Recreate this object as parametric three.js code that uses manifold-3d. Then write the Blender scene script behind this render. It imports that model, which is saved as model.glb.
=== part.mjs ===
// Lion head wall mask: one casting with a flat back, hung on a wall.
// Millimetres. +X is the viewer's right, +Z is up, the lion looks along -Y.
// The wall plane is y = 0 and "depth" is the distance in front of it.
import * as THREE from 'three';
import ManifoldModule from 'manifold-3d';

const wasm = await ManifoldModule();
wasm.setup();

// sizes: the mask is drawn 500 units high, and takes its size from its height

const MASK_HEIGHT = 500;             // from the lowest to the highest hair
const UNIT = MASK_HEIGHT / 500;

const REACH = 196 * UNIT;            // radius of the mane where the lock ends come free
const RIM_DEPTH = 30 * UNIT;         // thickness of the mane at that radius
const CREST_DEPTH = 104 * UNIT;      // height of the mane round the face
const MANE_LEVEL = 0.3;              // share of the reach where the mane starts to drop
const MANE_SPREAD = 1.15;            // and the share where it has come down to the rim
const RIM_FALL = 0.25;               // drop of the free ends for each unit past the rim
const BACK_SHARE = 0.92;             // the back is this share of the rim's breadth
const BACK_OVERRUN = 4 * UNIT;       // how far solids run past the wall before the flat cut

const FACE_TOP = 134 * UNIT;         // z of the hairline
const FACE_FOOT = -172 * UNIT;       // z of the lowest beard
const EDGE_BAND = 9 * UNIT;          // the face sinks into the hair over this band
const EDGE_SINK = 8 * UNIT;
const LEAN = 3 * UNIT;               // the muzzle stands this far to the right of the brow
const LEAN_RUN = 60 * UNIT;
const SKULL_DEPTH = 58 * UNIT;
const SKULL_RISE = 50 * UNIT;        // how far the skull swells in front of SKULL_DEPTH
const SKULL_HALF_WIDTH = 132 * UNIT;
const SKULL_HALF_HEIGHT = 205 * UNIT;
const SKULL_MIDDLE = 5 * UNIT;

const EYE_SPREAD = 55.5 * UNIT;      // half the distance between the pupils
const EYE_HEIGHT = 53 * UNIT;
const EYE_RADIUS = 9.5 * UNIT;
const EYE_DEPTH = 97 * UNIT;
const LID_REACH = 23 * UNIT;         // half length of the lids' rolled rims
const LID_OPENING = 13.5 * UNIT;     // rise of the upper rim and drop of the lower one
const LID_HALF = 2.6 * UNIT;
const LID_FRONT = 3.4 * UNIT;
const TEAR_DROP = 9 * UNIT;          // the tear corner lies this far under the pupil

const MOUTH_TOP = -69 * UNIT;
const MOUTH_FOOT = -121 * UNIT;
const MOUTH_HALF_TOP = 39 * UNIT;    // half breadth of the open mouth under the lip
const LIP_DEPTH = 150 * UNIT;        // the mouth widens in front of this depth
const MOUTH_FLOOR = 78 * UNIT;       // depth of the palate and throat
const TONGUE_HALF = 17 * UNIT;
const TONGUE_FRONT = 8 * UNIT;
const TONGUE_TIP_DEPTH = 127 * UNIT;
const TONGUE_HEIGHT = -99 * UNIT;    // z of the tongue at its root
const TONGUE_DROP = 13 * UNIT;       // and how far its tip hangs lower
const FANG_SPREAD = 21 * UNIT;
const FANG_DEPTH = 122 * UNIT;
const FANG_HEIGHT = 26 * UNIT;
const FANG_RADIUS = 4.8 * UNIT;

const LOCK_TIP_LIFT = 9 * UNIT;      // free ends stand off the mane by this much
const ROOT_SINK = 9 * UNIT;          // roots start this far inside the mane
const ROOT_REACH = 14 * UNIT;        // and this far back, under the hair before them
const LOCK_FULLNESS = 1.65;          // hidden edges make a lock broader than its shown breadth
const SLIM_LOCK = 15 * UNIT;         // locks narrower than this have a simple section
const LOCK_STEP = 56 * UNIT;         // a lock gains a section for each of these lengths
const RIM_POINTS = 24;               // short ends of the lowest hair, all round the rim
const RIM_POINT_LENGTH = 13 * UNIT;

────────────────

** WHAT YOU WILL DO **
The listing above should be transcribed in full, exactly as written.

** REPLY TO THE EXERCISE **
Recreate this object as parametric three.js code that uses manifold-3d. Then write the Blender scene script behind this render. It imports that model, which is saved as model.glb.
=== part.mjs ===
// Lion head wall mask: one casting with a flat back, hung on a wall.
// Millimetres. +X is the viewer's right, +Z is up, the lion looks along -Y.
// The wall plane is y = 0 and "depth" is the distance in front of it.
import * as THREE from 'three';
import ManifoldModule from 'manifold-3d';

const wasm = await ManifoldModule();
wasm.setup();

// sizes: the mask is drawn 500 units high, and takes its size from its height

const MASK_HEIGHT = 500;             // from the lowest to the highest hair
const UNIT = MASK_HEIGHT / 500;

const REACH = 196 * UNIT;            // radius of the mane where the lock ends come free
const RIM_DEPTH = 30 * UNIT;         // thickness of the mane at that radius
const CREST_DEPTH = 104 * UNIT;      // height of the mane round the face
const MANE_LEVEL = 0.3;              // share of the reach where the mane starts to drop
const MANE_SPREAD = 1.15;            // and the share where it has come down to the rim
const RIM_FALL = 0.25;               // drop of the free ends for each unit past the rim
const BACK_SHARE = 0.92;             // the back is this share of the rim's breadth
const BACK_OVERRUN = 4 * UNIT;       // how far solids run past the wall before the flat cut

const FACE_TOP = 134 * UNIT;         // z of the hairline
const FACE_FOOT = -172 * UNIT;       // z of the lowest beard
const EDGE_BAND = 9 * UNIT;          // the face sinks into the hair over this band
const EDGE_SINK = 8 * UNIT;
const LEAN = 3 * UNIT;               // the muzzle stands this far to the right of the brow
const LEAN_RUN = 60 * UNIT;
const SKULL_DEPTH = 58 * UNIT;
const SKULL_RISE = 50 * UNIT;        // how far the skull swells in front of SKULL_DEPTH
const SKULL_HALF_WIDTH = 132 * UNIT;
const SKULL_HALF_HEIGHT = 205 * UNIT;
const SKULL_MIDDLE = 5 * UNIT;

const EYE_SPREAD = 55.5 * UNIT;      // half the distance between the pupils
const EYE_HEIGHT = 53 * UNIT;
const EYE_RADIUS = 9.5 * UNIT;
const EYE_DEPTH = 97 * UNIT;
const LID_REACH = 23 * UNIT;         // half length of the lids' rolled rims
const LID_OPENING = 13.5 * UNIT;     // rise of the upper rim and drop of the lower one
const LID_HALF = 2.6 * UNIT;
const LID_FRONT = 3.4 * UNIT;
const TEAR_DROP = 9 * UNIT;          // the tear corner lies this far under the pupil

const MOUTH_TOP = -69 * UNIT;
const MOUTH_FOOT = -121 * UNIT;
const MOUTH_HALF_TOP = 39 * UNIT;    // half breadth of the open mouth under the lip
const LIP_DEPTH = 150 * UNIT;        // the mouth widens in front of this depth
const MOUTH_FLOOR = 78 * UNIT;       // depth of the palate and throat
const TONGUE_HALF = 17 * UNIT;
const TONGUE_FRONT = 8 * UNIT;
const TONGUE_TIP_DEPTH = 127 * UNIT;
const TONGUE_HEIGHT = -99 * UNIT;    // z of the tongue at its root
const TONGUE_DROP = 13 * UNIT;       // and how far its tip hangs lower
const FANG_SPREAD = 21 * UNIT;
const FANG_DEPTH = 122 * UNIT;
const FANG_HEIGHT = 26 * UNIT;
const FANG_RADIUS = 4.8 * UNIT;

const LOCK_TIP_LIFT = 9 * UNIT;      // free ends stand off the mane by this much
const ROOT_SINK = 9 * UNIT;          // roots start this far inside the mane
const ROOT_REACH = 14 * UNIT;        // and this far back, under the hair before them
const LOCK_FULLNESS = 1.65;          // hidden edges make a lock broader than its shown breadth
const SLIM_LOCK = 15 * UNIT;         // locks narrower than this have a simple section
const LOCK_STEP = 56 * UNIT;         // a lock gains a section for each of these lengths
const RIM_POINTS = 24;               // short ends of the lowest hair, all round the rim
const RIM_POINT_LENGTH = 13 * UNIT;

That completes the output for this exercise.